Understanding Division Sensitivity
Division compares two linked quantities. A small change in either part can move the quotient. This calculator studies that movement. It uses a base numerator and denominator. It then compares them with changed values. The result shows how much the quotient moved. It also estimates the movement from first order sensitivity. That estimate is useful when changes are small.
Why This Matters
Division appears in rates, ratios, productivity, density, unit price, and test scores. In each case, one number sits above another. A rising numerator raises the answer. A rising denominator lowers it. This opposite action can hide risk. A project may look stable when both inputs change together. Sensitivity checks make that risk visible.
Using Tolerance Bands
Advanced work often includes tolerance limits. Measurements can vary. Costs can shift. Sample counts can change. Enter numerator and denominator tolerance percentages. The tool tests the corner cases. It reports the lowest and highest likely quotient. This range helps you judge reliability. A narrow spread means the quotient is more stable. A wide spread warns that planning margins need review.
Reading the Results
The base quotient is the starting answer. The changed quotient is the tested answer. The absolute change shows movement in quotient units. The percentage change expresses that movement against the base result. Linear estimated change uses local derivatives. It gives a fast approximation. The difference between actual and estimated change shows nonlinearity. Bigger differences appear when inputs move far from the base.
Best Practices
Use realistic base values. Avoid zero denominators. Check units before comparing results.
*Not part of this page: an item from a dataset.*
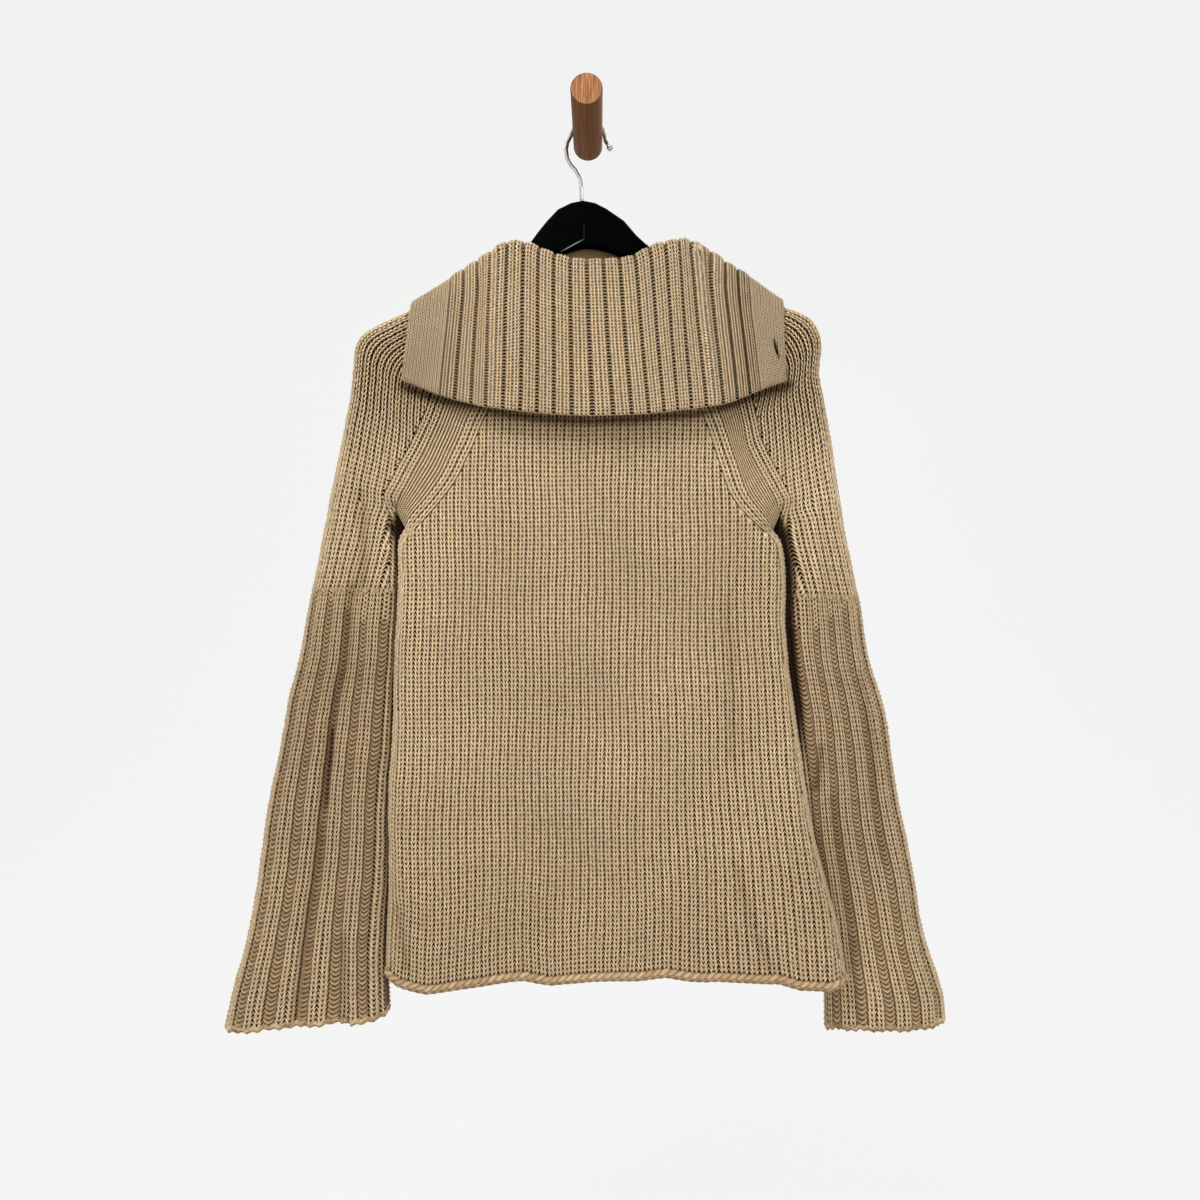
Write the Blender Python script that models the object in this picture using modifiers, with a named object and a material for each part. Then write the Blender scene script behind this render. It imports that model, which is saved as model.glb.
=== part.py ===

Keep signs consistent. Use small tolerance values for measurement studies. Use larger values for scenario planning. Export the table when you need documentation. The file can support class notes, work records, or review reports.
Math Insight
For a quotient, numerator sensitivity is positive. Denominator sensitivity is negative. This means the same percentage increase has opposite effects. If the numerator rises by two percent, the quotient tends to rise by two percent. If the denominator rises by two percent, the quotient tends to fall by two percent. Combined changes subtract. That simple rule gives a clear first view before deeper testing. It also supports repeat checks for regular classroom exercises easily.